El otro día le recriminé a un importante dirigente político el bochorno que nos invade a tantos cuando contemplamos el devenir teatral de la cosa pública. Me respondió con inusitada claridad, como sólo responden cuando la grabadora está apagada y hay una cerveza de por medio: “Si hacemos eso que dices, no nos votará ni Dios”.
No me atreví a pronosticar la papeleta de Dios en las próximas elecciones. Podría haberlo hecho, ahora que atrevidísimos diputados afirman, ¡sin ningún género de duda!, que Federico García Lorca les votaría a ellos. Así que fui a lo segundo: esa “civilización del espectáculo”, en feliz expresión de Vargas Llosa, que nos ahoga cada día.
Las palabras de mi interlocutor escondían un dardo a nosotros, los electores. Era algo así como decir: “Hacemos el idiota porque vosotros nos lo pedís”. Puede que tenga razón, pero a estas alturas… ¿qué más da si fue antes el huevo o la gallina?
Lo realmente preocupante es que el espectáculo (por seguir con la misma terminología) no es inocente, sino intencionado. Dicho de otro modo: el político no es tan tonto como a veces pueda parecer. Son más los que hacen el show conscientes de su necesidad.

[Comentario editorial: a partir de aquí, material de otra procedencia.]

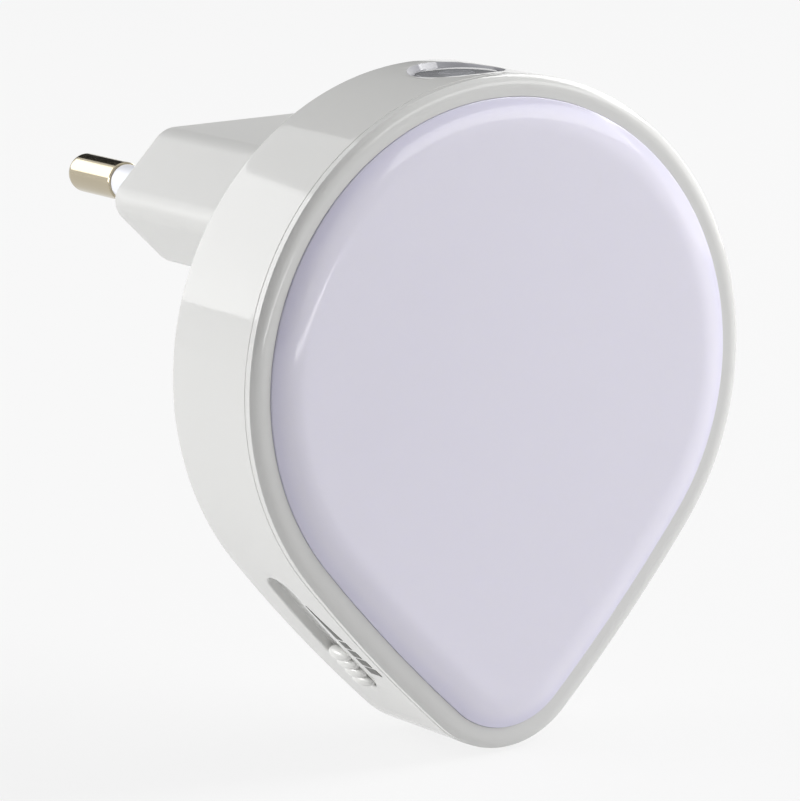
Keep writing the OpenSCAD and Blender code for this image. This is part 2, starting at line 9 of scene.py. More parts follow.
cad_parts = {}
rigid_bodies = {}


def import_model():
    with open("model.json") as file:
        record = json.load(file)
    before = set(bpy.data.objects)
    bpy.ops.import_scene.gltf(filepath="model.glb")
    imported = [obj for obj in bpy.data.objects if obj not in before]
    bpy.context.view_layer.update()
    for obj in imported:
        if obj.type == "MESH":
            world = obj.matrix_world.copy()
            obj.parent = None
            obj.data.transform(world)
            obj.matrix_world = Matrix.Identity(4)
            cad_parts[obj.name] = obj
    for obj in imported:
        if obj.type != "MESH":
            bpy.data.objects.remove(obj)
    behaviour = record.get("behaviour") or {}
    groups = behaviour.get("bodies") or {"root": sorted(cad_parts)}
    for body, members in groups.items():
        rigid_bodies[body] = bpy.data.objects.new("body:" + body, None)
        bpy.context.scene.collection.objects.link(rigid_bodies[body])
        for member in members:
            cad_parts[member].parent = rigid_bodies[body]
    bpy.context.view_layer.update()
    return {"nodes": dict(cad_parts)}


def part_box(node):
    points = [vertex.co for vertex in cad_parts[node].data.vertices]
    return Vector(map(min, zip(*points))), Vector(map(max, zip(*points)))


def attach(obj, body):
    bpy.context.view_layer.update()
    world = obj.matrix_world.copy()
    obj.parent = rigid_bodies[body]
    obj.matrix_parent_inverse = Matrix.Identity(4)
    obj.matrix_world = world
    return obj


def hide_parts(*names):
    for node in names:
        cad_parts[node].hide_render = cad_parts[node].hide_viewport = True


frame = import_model()
mm = 0.001
print("frame loaded:", len(frame["nodes"]), "nodes")

# Sizes that several pieces share, in millimetres
body = {
    "topRadius": 28.4, "tipRadius": 10.2, "tipDrop": 26.8, "flankRadius": 167.0,
    "centreDrop": 12.7, "backAt": -29.2, "backWall": 2.0, "sideWall": 1.6,
    "rimDepth": 12.8, "sensorDepth": 6.9,
    "columnStep": 0.9, "tightRadius": 20.0, "tightStep": 0.54,
}
mergeWithin = 0.0015  # points closer than this are one, in millimetres
sharpAngle = 38  # edges sharper than this stay hard, in degrees


# The outline runs anticlockwise seen from the front: tip, right flank, round top, left flank, tip
def makeOutline(size):
    spread = size["flankRadius"] - size["topRadius"]
    drop = size["tipDrop"]
    low = size["flankRadius"] - size["tipRadius"]
    upper = math.asin((spread ** 2 + drop ** 2 - low ** 2) / (2 * drop * spread))
    cx, cz = -spread * math.cos(upper), -spread * math.sin(upper)
    lower = math.atan2(-drop - cz, -cx)
    half = math.pi
    return [
        (0, -drop, size["tipRadius"], -half / 2, lower),
        (cx, cz, size["flankRadius"], lower, upper),
        (0, 0, size["topRadius"], upper, half - upper),
        (-cx, cz, size["flankRadius"], half - upper, half - lower),
        (0, -drop, size["tipRadius"], half - lower, 1.5 * half),
    ]


arcs = makeOutline(body)
arcStarts = [0.0]
for cx, cz, r, a0, a1 in arcs:
    arcStarts.append(arcStarts[-1] + r * (a1 - a0))
around = arcStarts[-1]
leftFlankTop = arcStarts[3]
leftFlankEnd = arcStarts[4]
topMiddle = (arcStarts[2] + arcStarts[3]) / 2


# A point from its distance along the outline, its depth from the back and its lift off the wall
def onBody(s, depth, lift=0.0):
    s = min(max(s, 0.0), around)
    i = max(k for k in range(len(arcs)) if arcStarts[k] <= s + 1e-9)
    cx, cz, r, a0, a1 = arcs[i]
    a = a0 + (s - arcStarts[i]) / r
    return (cx + (r + lift) * math.cos(a), body["backAt"] - depth,
            cz + (r + lift) * math.sin(a) - body["centreDrop"])


def onWall(loop, lift=0.0):
    return [onBody(s, depth, lift) for s, depth in loop]


def columnPlaces():
    places = []
    for i, (cx, cz, r, a0, a1) in enumerate(arcs):
        length = r * (a1 - a0)
        step = body["tightStep"] if r < body["tightRadius"] else body["columnStep"]
        n = max(4, round(length / step))
        places += [arcStarts[i] + length * k / n for k in range(n)]
    return places


columns = columnPlaces()


def bodyRing(inset, depth):
    return [onBody(s, depth, -inset) for s in columns]


# Collects points and faces of a closed shape, in millimetres, and makes the mesh
class Shell:
    def __init__(self):
        self.points = []
        self.faces = []

    def ring(self, points):
        first = len(self.points)
        self.points += [tuple(p) for p in points]
        return list(range(first, len(self.points)))

    def band(self, a, b):
        n = len(a)
        self.faces += [(a[i], a[(i + 1) % n], b[(i + 1) % n], b[i]) for i in range(n)]

    def stack(self, rings):
        made = [self.ring(r) for r in rings]
        for a, b in zip(made, made[1:]):
            self.band(a, b)
        return made

    def fan(self, ringIds, centre):
        c = self.ring([centre])[0]
        n = len(ringIds)
        self.faces += [(ringIds[i], ringIds[(i + 1) % n], c) for i in range(n)]

    # Fills a flat region: outer and hole loops are lists of (u, v), place turns (u, v) into a point
    def patch(self, outer, holes, place, inner=()):
        flat = []
        edges = []
        for loop in [outer, *holes]:
            first = len(flat)
            n = len(loop)
            flat += [Vector(p) for p in loop]
            edges += [(first + i, first + (i + 1) % n) for i in range(n)]
        flat += [Vector(p) for p in inner]
        made, _, tris, *_ = delaunay_2d_cdt(flat, edges, [], 0, 1e-7)
        ids = self.ring([place(p.x, p.y) for p in made])
        for t in tris:
            u = sum(made[k].x for k in t) / len(t)
            v = sum(made[k].y for k in t) / len(t)
            if inside(u, v, outer) and not any(inside(u, v, h) for h in holes):
                self.faces.append(tuple(ids[k] for k in t))

    def build(self, name):
        bm = bmesh.new()
        made = [bm.verts.new([c * mm for c in p]) for p in self.points]
        for f in self.faces:
            bm.faces.new([made[i] for i in f])
        bmesh.ops.remove_doubles(bm, verts=bm.verts, dist=mergeWithin * mm)
        bmesh.ops.dissolve_degenerate(bm, edges=bm.edges, dist=mergeWithin * mm / 3)
        bmesh.ops.recalc_face_normals(bm, faces=bm.faces)
        openEdges = sum(1 for e in bm.edges if not e.is_manifold)
        data = bpy.data.meshes.new(name)
        bm.to_mesh(data)
        bm.free()
        print(" ", name, len(data.polygons), "faces, open edges", openEdges)
        return smoothed(data)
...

Hoy más que nunca deberíamos unirnos los que suplicamos que el teatro siga siendo Shakespeare; las novelas policiacas, Simenon; las series de televisión, Mare of Easttown; y la poesía, Machado (cualquiera de los dos hermanos). También me gusta La que se avecina, por supuesto, pero me sulfura (imagino que a ti también, lector) que nuestros gobernantes se parezcan a sus personajes.
Ha llegado el momento de salir a las calles para pedir una España aburrida. Debería alguno de nuestros reputados filósofos publicar de urgencia un Elogio del aburrimiento. Imagínense que la política nacional, de pronto, fuera como la de las dos Castillas. Todos aburridos, sin prestar atención a nuestros diputados, buscando el espectáculo en aquellas regiones de las que nunca debió salir: los estadios de fútbol, el cine, los libros…
Debemos hacernos fuertes. Somos pocos, pero sensatos. Nuestra opinión resulta políticamente incorrecta. Fíjense: un puñado de descerebrados se manifiesta en Chueca diciendo barbaridades contra los gays. Nosotros decimos que es vomitivo de todo vómito, pero defendemos que España sigue estando a la vanguardia de las libertades LGTB. Nos acusan de “blanquear la homofobia”.
También decimos que se nos antoja puro analfabetismo llamar “antifascistas” a quienes jalean a los etarras que salen de prisión. Sin embargo, cuando apuntamos que esos pocos miserables son, precisamente, “pocos” y que España dejó atrás el terror, nos acusan de “blanquear a ETA”.
Las consecuencias del espectáculo comienzan a rebasar cualquier expectativa. No hay un solo indicio de que el clima pueda revertirse si no es por una explosión de sentido común. Algún día (cruzo los dedos y ahí sí suplico a Dios) esto tendrá que reventar.
En plena erupción del volcán canario, con la lava y el fuego amenazando los pueblos, la ministra de Industria ha enarbolado la tragedia como… “reclamo turístico”. Está mal que yo lo diga (y mi director seguro que se enfada), pero sueño con un día en que las portadas de los periódicos vengan vacías.